Exponents show up constantly in real code — compound interest, population models, and exponential backoff in network retries all lean on them. Say you want to project an investment growing at 7% a year for 30 years. The formula is principal × (1 + rate)^years:

• double growth = Math.pow(1.07, 30); gives roughly 7.612.
• Multiply by a $10,000 principal: double total = 10000 * growth; lands near $76,123.

Here Math.pow is exactly right — you're working with a fractional base and you want a decimal result, so double precision is fine. This is the sweet spot the method was built for. The moment you'd want exact whole-number answers in the billions or beyond, you'd switch types. Matching the tool to the job is the whole skill.

Common Mistakes to Avoid

A handful of errors account for most broken Java exponent code. Knowing them up front saves a frustrating debugging session.

• Using ^ for powers. The single most common slip. ^ is XOR; Math.pow or BigInteger.pow is exponentiation.
• Integer division in a fractional exponent. Writing Math.pow(8, 1/3) for a cube root returns 1.0, not 2.0, because 1/3 evaluates to 0 in integer math first. Write it as 1.0/3.0.
• Casting too early. (int) Math.pow(...) truncates a result like 124.99999 down to 124. Use Math.round() when you need the nearest integer.
• Ignoring overflow. A loop computing 3^40 in a long wraps into nonsense without any warning. Reach for BigInteger when the answer might be huge.

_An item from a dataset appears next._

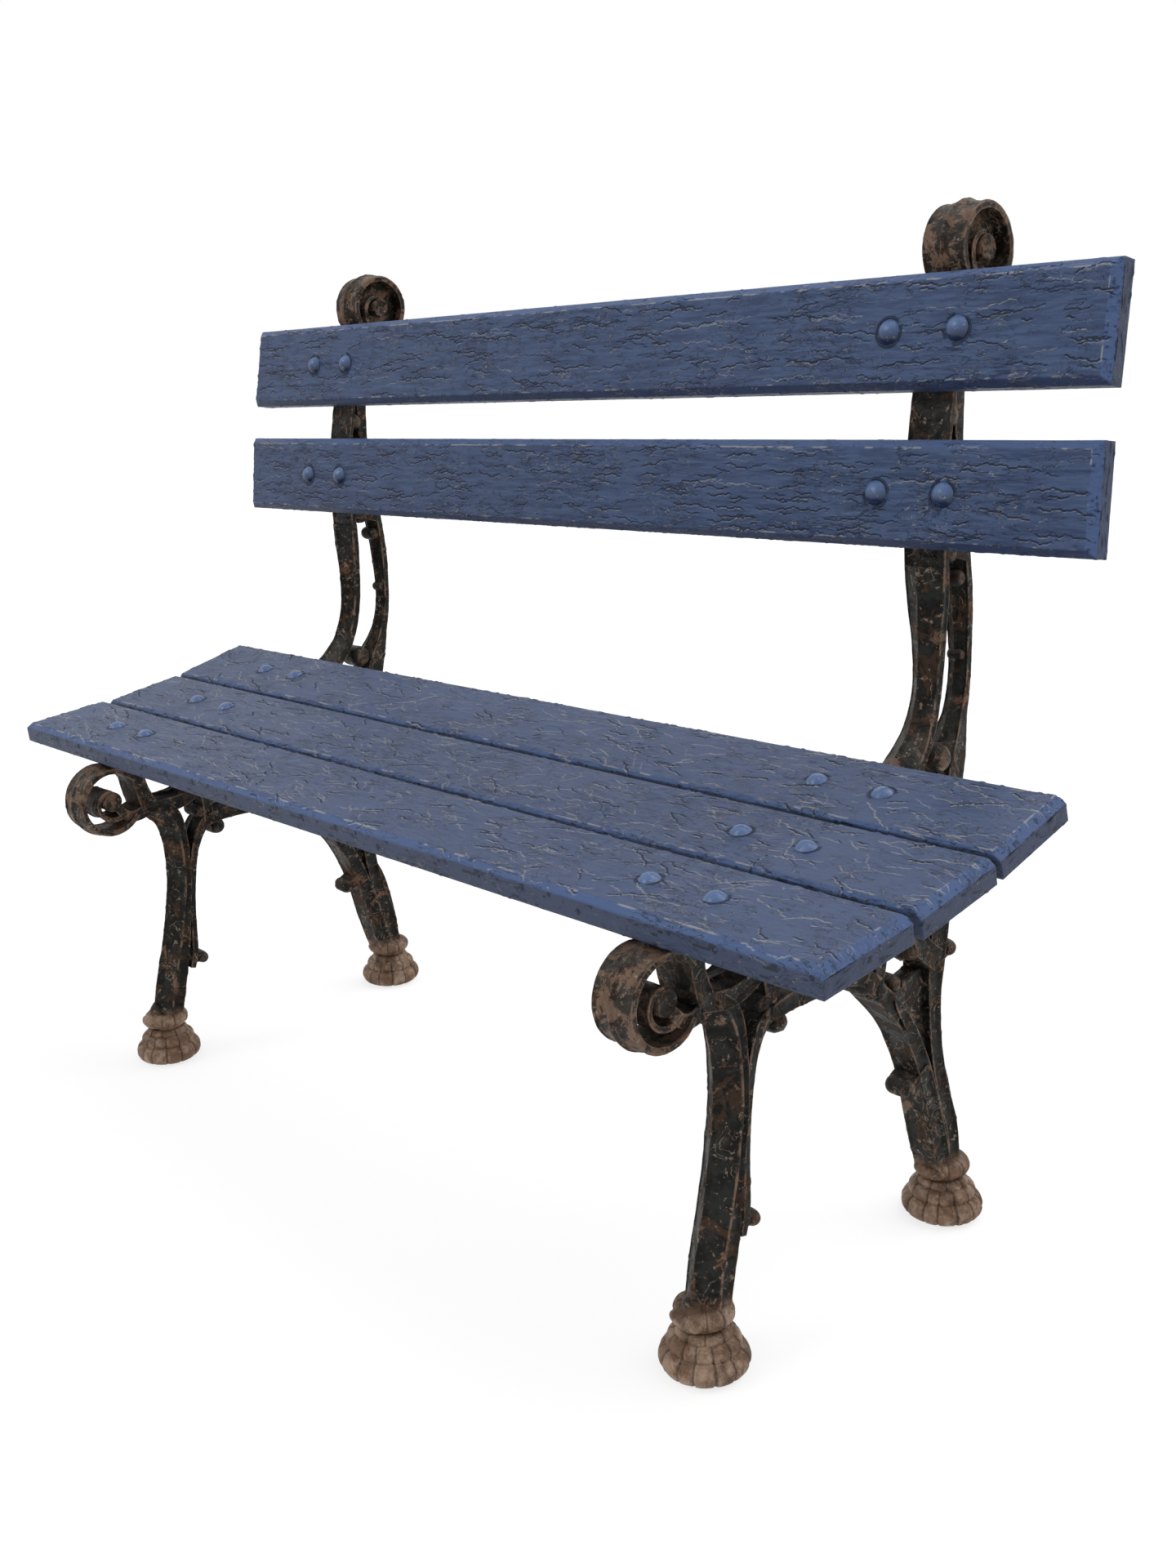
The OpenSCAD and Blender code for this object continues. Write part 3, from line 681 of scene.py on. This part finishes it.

Note too that there's no built-in BigDecimal.pow() for fractional exponents — BigDecimal.pow(int) only accepts whole-number powers. If you need both arbitrary precision and a fractional exponent, you're into specialized math libraries, which is rare enough that most projects never hit it.

Why This Matters

Exponentiation looks trivial until the numbers get big, and that's exactly where Java's two silent failure modes — floating-point imprecision and integer overflow — bite hardest. Knowing that Math.pow is fine for casual math but BigInteger is mandatory for exact large values is the difference between code that works on your test inputs and code that holds up in the real world. Pick the type that matches the size of your answer, not just the size of your test case.